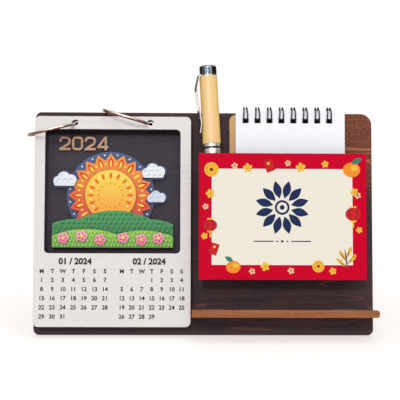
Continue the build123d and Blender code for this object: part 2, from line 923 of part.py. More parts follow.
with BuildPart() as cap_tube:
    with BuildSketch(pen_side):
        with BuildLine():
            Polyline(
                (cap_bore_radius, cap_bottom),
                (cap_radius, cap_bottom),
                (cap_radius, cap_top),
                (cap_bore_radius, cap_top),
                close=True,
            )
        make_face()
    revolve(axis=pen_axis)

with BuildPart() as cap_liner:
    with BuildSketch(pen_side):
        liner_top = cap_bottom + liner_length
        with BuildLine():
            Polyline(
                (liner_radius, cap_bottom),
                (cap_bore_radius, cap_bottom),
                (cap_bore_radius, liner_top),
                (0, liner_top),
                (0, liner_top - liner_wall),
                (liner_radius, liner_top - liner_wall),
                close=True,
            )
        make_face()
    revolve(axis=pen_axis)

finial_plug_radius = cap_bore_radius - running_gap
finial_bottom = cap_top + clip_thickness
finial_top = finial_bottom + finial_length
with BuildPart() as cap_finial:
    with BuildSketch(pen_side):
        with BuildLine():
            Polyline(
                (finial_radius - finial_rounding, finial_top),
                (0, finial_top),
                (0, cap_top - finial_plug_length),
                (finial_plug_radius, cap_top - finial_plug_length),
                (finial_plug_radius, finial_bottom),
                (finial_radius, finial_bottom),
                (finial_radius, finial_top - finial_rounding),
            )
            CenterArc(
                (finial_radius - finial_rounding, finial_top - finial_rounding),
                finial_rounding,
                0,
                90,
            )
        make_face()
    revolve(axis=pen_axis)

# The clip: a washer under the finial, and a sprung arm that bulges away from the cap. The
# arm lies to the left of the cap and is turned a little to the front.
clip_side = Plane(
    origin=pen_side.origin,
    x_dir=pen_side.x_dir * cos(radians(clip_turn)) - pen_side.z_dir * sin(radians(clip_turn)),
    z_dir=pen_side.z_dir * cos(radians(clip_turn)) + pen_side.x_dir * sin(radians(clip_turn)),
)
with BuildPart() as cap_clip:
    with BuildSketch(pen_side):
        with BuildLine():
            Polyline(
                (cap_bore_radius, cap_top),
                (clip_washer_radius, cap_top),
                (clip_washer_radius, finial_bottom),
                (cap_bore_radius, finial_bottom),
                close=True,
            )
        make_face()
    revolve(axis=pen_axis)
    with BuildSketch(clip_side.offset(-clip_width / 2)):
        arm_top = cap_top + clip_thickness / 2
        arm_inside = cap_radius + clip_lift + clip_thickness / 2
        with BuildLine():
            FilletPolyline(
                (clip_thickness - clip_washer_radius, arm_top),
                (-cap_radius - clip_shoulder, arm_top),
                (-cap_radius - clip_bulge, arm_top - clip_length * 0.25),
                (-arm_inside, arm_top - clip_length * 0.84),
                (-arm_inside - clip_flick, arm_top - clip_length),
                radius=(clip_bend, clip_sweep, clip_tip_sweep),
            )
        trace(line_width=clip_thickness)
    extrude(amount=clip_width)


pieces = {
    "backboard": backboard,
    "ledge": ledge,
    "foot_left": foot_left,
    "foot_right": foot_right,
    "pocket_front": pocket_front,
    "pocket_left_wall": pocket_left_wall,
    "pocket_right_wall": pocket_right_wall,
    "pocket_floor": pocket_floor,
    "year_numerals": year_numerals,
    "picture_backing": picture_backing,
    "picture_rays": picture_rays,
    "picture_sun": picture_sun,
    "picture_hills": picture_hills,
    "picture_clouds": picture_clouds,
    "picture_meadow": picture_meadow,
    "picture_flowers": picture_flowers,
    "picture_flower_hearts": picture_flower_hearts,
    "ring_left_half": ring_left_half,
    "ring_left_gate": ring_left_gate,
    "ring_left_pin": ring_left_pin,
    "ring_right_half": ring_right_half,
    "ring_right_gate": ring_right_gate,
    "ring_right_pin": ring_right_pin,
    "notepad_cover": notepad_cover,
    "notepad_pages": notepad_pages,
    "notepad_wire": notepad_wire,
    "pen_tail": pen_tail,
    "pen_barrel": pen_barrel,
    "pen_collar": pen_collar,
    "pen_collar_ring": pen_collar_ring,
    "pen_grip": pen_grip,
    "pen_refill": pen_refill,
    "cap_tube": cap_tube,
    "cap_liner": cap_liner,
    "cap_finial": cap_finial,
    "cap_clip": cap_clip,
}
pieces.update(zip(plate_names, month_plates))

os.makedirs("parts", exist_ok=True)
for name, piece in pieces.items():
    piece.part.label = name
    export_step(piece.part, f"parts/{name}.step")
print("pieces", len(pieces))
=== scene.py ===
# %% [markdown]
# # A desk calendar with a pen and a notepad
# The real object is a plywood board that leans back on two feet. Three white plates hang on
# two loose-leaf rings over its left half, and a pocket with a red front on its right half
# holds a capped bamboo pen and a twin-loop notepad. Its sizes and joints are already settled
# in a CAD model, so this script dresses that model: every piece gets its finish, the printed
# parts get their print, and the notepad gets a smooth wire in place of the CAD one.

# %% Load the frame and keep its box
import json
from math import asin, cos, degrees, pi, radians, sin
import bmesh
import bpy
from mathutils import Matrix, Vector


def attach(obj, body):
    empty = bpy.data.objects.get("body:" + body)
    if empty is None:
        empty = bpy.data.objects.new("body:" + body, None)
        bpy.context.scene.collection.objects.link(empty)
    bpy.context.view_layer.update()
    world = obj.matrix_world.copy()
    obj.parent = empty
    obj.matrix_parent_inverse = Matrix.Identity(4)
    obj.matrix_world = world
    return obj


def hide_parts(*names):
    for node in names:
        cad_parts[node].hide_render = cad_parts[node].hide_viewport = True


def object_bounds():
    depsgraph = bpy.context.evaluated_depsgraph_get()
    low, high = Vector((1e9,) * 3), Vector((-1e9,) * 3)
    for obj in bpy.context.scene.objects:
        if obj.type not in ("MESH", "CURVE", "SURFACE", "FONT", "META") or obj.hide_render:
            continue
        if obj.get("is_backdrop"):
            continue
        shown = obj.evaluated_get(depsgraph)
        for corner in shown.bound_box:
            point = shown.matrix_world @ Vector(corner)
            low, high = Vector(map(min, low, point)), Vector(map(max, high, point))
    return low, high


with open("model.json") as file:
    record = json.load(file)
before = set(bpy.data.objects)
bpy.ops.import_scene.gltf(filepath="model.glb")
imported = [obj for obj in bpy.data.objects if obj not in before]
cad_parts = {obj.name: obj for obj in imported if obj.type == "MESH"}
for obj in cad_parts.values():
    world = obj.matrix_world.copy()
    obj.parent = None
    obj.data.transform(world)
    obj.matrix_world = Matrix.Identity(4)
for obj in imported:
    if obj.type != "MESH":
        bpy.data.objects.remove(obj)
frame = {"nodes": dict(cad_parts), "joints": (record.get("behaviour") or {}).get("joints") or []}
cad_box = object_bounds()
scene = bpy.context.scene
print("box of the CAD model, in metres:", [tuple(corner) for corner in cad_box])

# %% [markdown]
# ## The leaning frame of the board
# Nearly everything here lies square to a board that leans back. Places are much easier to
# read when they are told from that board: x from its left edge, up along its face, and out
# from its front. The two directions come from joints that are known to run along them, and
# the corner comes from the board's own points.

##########

Stated goal:
Your task is to reproduce exactly the lines beginning at the line containing "for name, piece" and ending at the line containing "bpy.context.scene.collection.objects.link(empty)", inclusive.

Output below:
for name, piece in pieces.items():
    piece.part.label = name
    export_step(piece.part, f"parts/{name}.step")
print("pieces", len(pieces))
=== scene.py ===
# %% [markdown]
# # A desk calendar with a pen and a notepad
# The real object is a plywood board that leans back on two feet. Three white plates hang on
# two loose-leaf rings over its left half, and a pocket with a red front on its right half
# holds a capped bamboo pen and a twin-loop notepad. Its sizes and joints are already settled
# in a CAD model, so this script dresses that model: every piece gets its finish, the printed
# parts get their print, and the notepad gets a smooth wire in place of the CAD one.

# %% Load the frame and keep its box
import json
from math import asin, cos, degrees, pi, radians, sin
import bmesh
import bpy
from mathutils import Matrix, Vector


def attach(obj, body):
    empty = bpy.data.objects.get("body:" + body)
    if empty is None:
        empty = bpy.data.objects.new("body:" + body, None)
        bpy.context.scene.collection.objects.link(empty)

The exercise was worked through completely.